A PyTorch Implementation of DenseNet

This is a PyTorch implementation of the
DenseNet-BC architecture as described in the
paper Densely Connected Convolutional Networks
by G. Huang, Z. Liu, K. Weinberger, and L. van der Maaten.
This implementation gets a CIFAR-10+ error rate of
4.77 with a 100-layer DenseNet-BC with a growth rate of 12.
Their official implementation and links to many other
third-party implementations are available in the
liuzhuang13/DenseNet
repo on GitHub.

Why DenseNet?

As this table from the DenseNet paper shows, it provides
competitive state of the art results on CIFAR-10,
CIFAR-100, and SVHN.

Why yet another DenseNet implementation?

PyTorch is a great new framework and it’s nice to have these
kinds of re-implementations around so that they can be integrated
with other PyTorch projects.

How do you know this implementation is correct?

Interestingly while implementing this, I had a lot of
trouble getting it to converge and looked at every part
of the code closer than I usually would.
I compared all of the model’s hidden states and gradients
with the official implementation to make sure my code was correct
and even trained a VGG-style network on CIFAR-10 with the
training code here.
It turns out that I uncovered a new critical PyTorch
bug (now fixed) that was causing this.

I have left around my original message about how this
isn’t working and the things that I have checked
in this document.
I think this should be interesting for other people to
see my development and debugging strategies when
having issues implementing a model that’s known
to converge.
I also started
this PyTorch forum thread,
which has a few other discussion points.
You may also be interested in
my script that
compares PyTorch gradients to Torch gradients
and
my script that numerically checks PyTorch gradients.

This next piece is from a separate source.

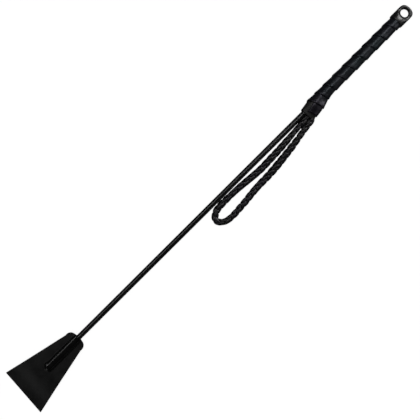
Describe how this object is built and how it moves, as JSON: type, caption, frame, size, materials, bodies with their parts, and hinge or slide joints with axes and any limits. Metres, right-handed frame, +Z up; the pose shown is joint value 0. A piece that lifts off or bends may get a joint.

My convergence issues were due to a critical PyTorch bug
related to using torch.cat with convolutions with cuDNN
enabled (which it is by default when CUDA is used).
This bug caused incorrect gradients and the fix to
this bug is to disable cuDNN (which doesn’t have
to be done anymore because it’s fixed).
The oversight in my debugging strategies that caused me to
not find this error is that I did not think to disable cuDNN.
Until now, I have assumed that the cuDNN option in frameworks
are bug-free, but have learned that this is not always the case.
I may have also found something if I would have numerically
debugged torch.cat layers with convolutions instead of
fully connected layers.

Adam fixed the PyTorch bug that caused this in
this PR
and has been merged into Torch’s master branch.
If you are interested in using the DenseNet code in
this repository, make sure your PyTorch version
contains this PR
and was downloaded after 2017-02-10.

What does the PyTorch compute graph of the model look like?

You can see the compute graph here,
which I created with make_graph.py,
which I copied from
Adam Paszke’s gist.
Adam says PyTorch will soon have a better way to create
compute graphs.

How does this implementation perform?

By default, this repo trains a 100-layer DenseNet-BC with
an growth rate of 12 on the CIFAR-10 dataset with
data augmentations.
Due to GPU memory sizes, this is the largest model I am able to run.
The paper reports a final test error of 4.51 with this
architecture and we obtain a final test error of 4.77.

Why don’t people use ADAM instead of SGD for training ResNet-style models?

I also tried training a net with ADAM and found that it didn’t
converge as well with the default hyper-parameters compared
to SGD with a reasonable learning rate schedule.

What about the non-BC version?

I haven’t tested this as thoroughly, you should make sure
it’s working as expected if you plan to use and modify it.
Let me know if you find anything wrong with it.

A paradigm for ML code

I like to include a few features in my projects
that I don’t see in some other re-implementations
that are present in this repo.
The training code in train.py uses argparse so the batch size
and some other hyper-params can easily be changed
and as the model is training, progress is written
out to csv files in a work directory also defined
by the arguments.
Then a separate script plot.py plots the
progress written out by the training script.
The training script calls plot.py after every epoch,
but it can importantly be run on its own so figures
can be tweaked without re-running the entire experiment.

Help wanted: Improving memory utilization and multi-GPU support

I think there are ways to improve the memory utilization
in this code as in the
the official space-efficient Torch implementation.
I also would be interested in multi-GPU support.

Running the code and viewing convergence

First install PyTorch (ideally in an anaconda3 distribution).
./train.py will create a model, start training it,
and save progress to args.save, which is
work/cifar10.base by default.
The training script will call plot.py after
every epoch to create plots from the saved progress.

Citations

The following is a BibTeX
entry for the DenseNet paper that you should cite
if you use this model.

@article{Huang2016Densely,
  author = {Huang, Gao and Liu, Zhuang and Weinberger, Kilian Q.},
  title = {Densely Connected Convolutional Networks},
  journal = {arXiv preprint arXiv:1608.06993},
  year = {2016}
}

If you use this implementation, please also consider citing this implementation and
code repository with the following BibTeX or plaintext entry.
The BibTeX entry requires the url LaTeX package.

@misc{amos2017densenet,
  title = {{A PyTorch Implementation of DenseNet}},
  author = {Amos, Brandon and Kolter, J. Zico},
  howpublished = {\url{https://github.com/bamos/densenet.pytorch}},
  note = {Accessed: [Insert date here]}
}
Brandon Amos, J. Zico Kolter
A PyTorch Implementation of DenseNet
https://github.com/bamos/densenet.pytorch.
Accessed: [Insert date here]

Licensing

This repository is
Apache-licensed.